SciKnowEval: Evaluating Multi-level Scientific Knowledge of Large Language Models
Kehua Feng, Xinyi Shen, Weijie Wang, Xiang Zhuang, Yuqi Tang, Qiang Zhang, Keyan Ding
TL;DR
SciKnowEval presents a five-level framework for evaluating scientific knowledge in LLMs across biology, chemistry, physics, and materials. It builds a large-scale, multi-source 70K-question dataset via literature mining, QA refactoring, and database-to-text transformations, coupled with rigorous quality control. The benchmark reveals that proprietary and large open-source models achieve top performance, yet substantial gaps remain in reasoning and real-world application, especially in higher levels and safety tasks. Incremental domain-focused pretraining and large reasoning models show promise for improving scientific capabilities and safety, positioning SciKnowEval as a potential standard for evaluating and guiding future scientific LLM development.
Abstract
Large language models (LLMs) are playing an increasingly important role in scientific research, yet there remains a lack of comprehensive benchmarks to evaluate the breadth and depth of scientific knowledge embedded in these models.

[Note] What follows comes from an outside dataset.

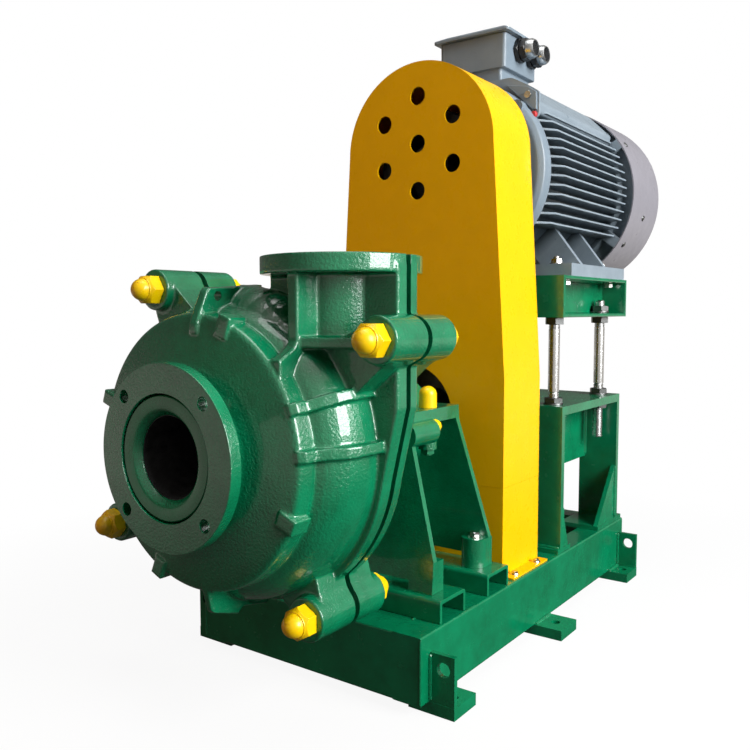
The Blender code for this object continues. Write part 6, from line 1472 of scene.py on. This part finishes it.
def build_motor_ends():
    """The drive-end and fan-end shields."""
    middle = at(MOTOR_X, 0, MOTOR_Z)
    start, end, thick = MOTOR_FRONT, MOTOR_BACK, 0.022
    seat_r, shaft_r, seat = 0.1262, 0.025, 0.011
    face = start - GAP - thick
    rows = softened([(face - 0.006, 0.050), (face - 0.006, 0.058), (face, 0.066), (face + 0.001, 0.148),
                     (face + 0.006, 0.158), (start - GAP, 0.160), (start - GAP, seat_r),
                     (start + seat, seat_r)], 0.003, 3)
    shapes = [lathe(rows, middle, 128, bore=[(face - 0.006, shaft_r), (start + seat, shaft_r)])]
    for count in range(4):
        angle = math.radians(45 + 90 * count)
        x, z = MOTOR_X + 0.150 * math.cos(angle), MOTOR_Z + 0.150 * math.sin(angle)
        shapes.append(rod((x, face + 0.0005, z), (x, start - GAP, z), 0.0115, 40))
    shown(gathered(shapes), "drive_shield_casting", FINISHES["motor_enamel"], "motor_platform",
          ["drive_end_shield"])
    back, rim_r, root_r, arm = end + GAP + thick, 0.1812, 0.1500, 0.011
    rows = [(end - seat, seat_r), (end + GAP, seat_r), (end + GAP, root_r), (end + 0.014, 0.1560),
            (end + 0.0155, rim_r), (back, rim_r)]
    shield = lathe(rows, middle, 128, bore=[(end - seat, shaft_r), (back, shaft_r)])
    arms = []
    for angle in (math.radians(a) for a in SHIELD_ARMS):
        cos, sin = math.cos(angle), math.sin(angle)
        corners = ((root_r - 0.002, -arm), (rim_r, -arm), (rim_r, arm), (root_r - 0.002, arm))
        arms.append(slab([(MOTOR_X + u * cos - v * sin, MOTOR_Z + u * sin + v * cos) for u, v in corners],
                         end + GAP, back - 0.001))
    joined(shield, *arms)
    # The fan shield takes the fins' paint, so its part inside the fins' reach is darkened as painted shade.
    shown(shield, "fan_shield_casting", FINISHES["fin_enamel"], "motor_platform",
          ["fan_end_shield"])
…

To address this gap, we introduce SciKnowEval, a large-scale dataset designed to systematically assess LLMs across five progressive levels of scientific understanding: memory, comprehension, reasoning, discernment, and application. SciKnowEval comprises 28K multi-level questions and solutions spanning biology, chemistry, physics, and materials science. Using this benchmark, we evaluate 20 leading open-source and proprietary LLMs. The results show that while proprietary models often achieve state-of-the-art performance, substantial challenges remain -- particularly in scientific reasoning and real-world application. We envision SciKnowEval as a standard benchmark for evaluating scientific capabilities in LLMs and as a catalyst for advancing more capable and reliable scientific language models.